The trustee, in the first place, is directed to appropriate such portions of the interest of the minor children’s shares respectively as may be necessary for their support until they arrive at full age, and then to pay over to them respectively their shares of the interest then accumulated. If the word “shares ” is here used in the same sense as it is used in other parts of the will, there can be no question that the plaintiff’s construction of the will on this point is correct; for in other parts of the will, the word share is uniformly used to designate a child’s whole portion in the estate; and the presumption is, that the word was used in the same sense in this clause of the *192will. There is nothing to rebut this presumption to be found in the will, but much to support it. The will directs, that after the children shall respectively arrive at the age of twenty-one years the trustee shall pay over to each child the interest, income, and dividends of the trust property as the same shall accrue, until the principal and property shall be paid and conveyed as directed by the will ; but there is no direction that any part of the interest and income which had accumulated during the minority, should be paid to them at any other time except on their arrival at full age ; and this shows conclusively, as we think, that the whole accumulated interest and income of each share should be then paid.

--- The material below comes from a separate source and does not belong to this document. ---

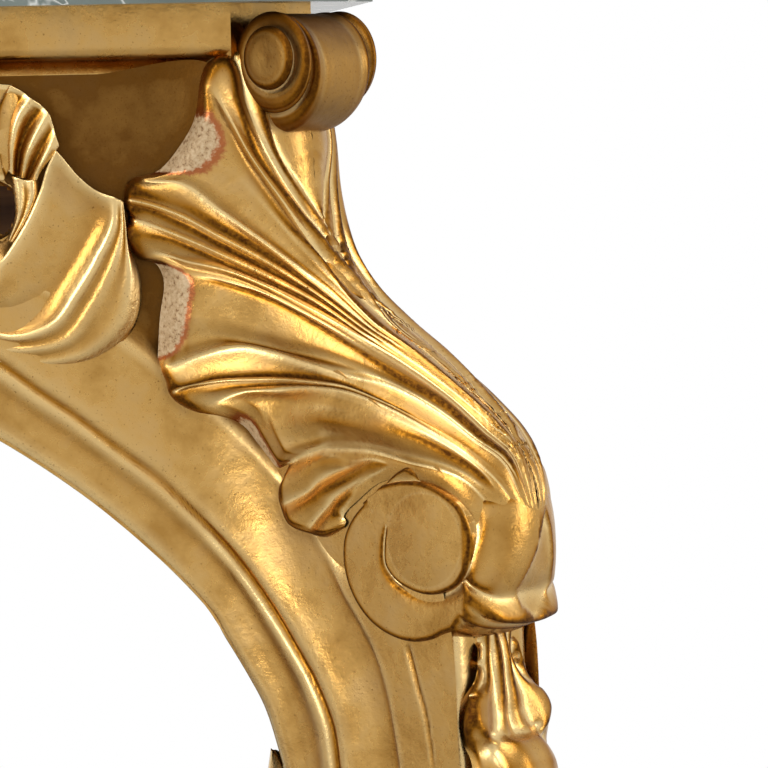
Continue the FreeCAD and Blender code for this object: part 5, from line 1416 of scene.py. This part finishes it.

5. The remaining question is, whether the third part of Asa junior’s share, which was payable but not paid over to him in his lifetime, with the interest and income which had accrued, is now to be paid over to his administrator, or falls into the trust fund, for the benefit of the other children.
The words of the will are, “ that all the trust property be longing to each child, not paid or conveyed to him or her by my said trustee before his or her death, shall be held by my said trustee upon the same trust before declared, for the benefit equally of the surviving children.” By the literal construction of this clause in the will, this part of the trust fund would undoubtedly be held by the trustee for the benefit of the surviving children ; but we do not think that such a literal construction would agree with the intention of the testator.
The trustee is directed to pay over to Asa one third part of his share immediately after the testator’s death ; and he must have supposed that this would be paid accordingly. The clause recited, therefore, cannot reasonably be supposed to refer to this portion of the trust property in which Asa had an absolute, vested interest. It could not be the intention of the testator, that this interest should be devested by any neglect of duty in the trustee in not paying over the amount due, or any neglect of Asa in not calling for it immediately. Some time would be re quired to prove the will, and to ascertain the value of the shares, and if in the mean time Asa had died, it could not, we think, be intended that thereby his estate should be defeated. And if there was time sufficient before his death to have ascertained *193the value of the shares and that was not done, the neglect must be imputed to the trustee, for he alone could ascertain the value, and it is a clear principle, that no neglect of a trustee can impair or prejudice the rights of a ceslui que trust. We think, therefore, that the administrator of Asa’s estate is entitled to the remaining sum due to make up a third part of his share, and upon the same rule of construction the administrator is entitled to a share of the "interest which had accrued and was payable on Asa’s share before his death, if any had so accrued and was payable.
The will directs that the interest and dividends should be paid over as they accrued ; we do not, however, think the trustee would be bound to distribute every small sum received immediately, but no unreasonable delay ought to be allowed.
If the trustee had received interest and income which ought to have been distributed before the death of Asa, to that dis tributive share his administrator is now entitled.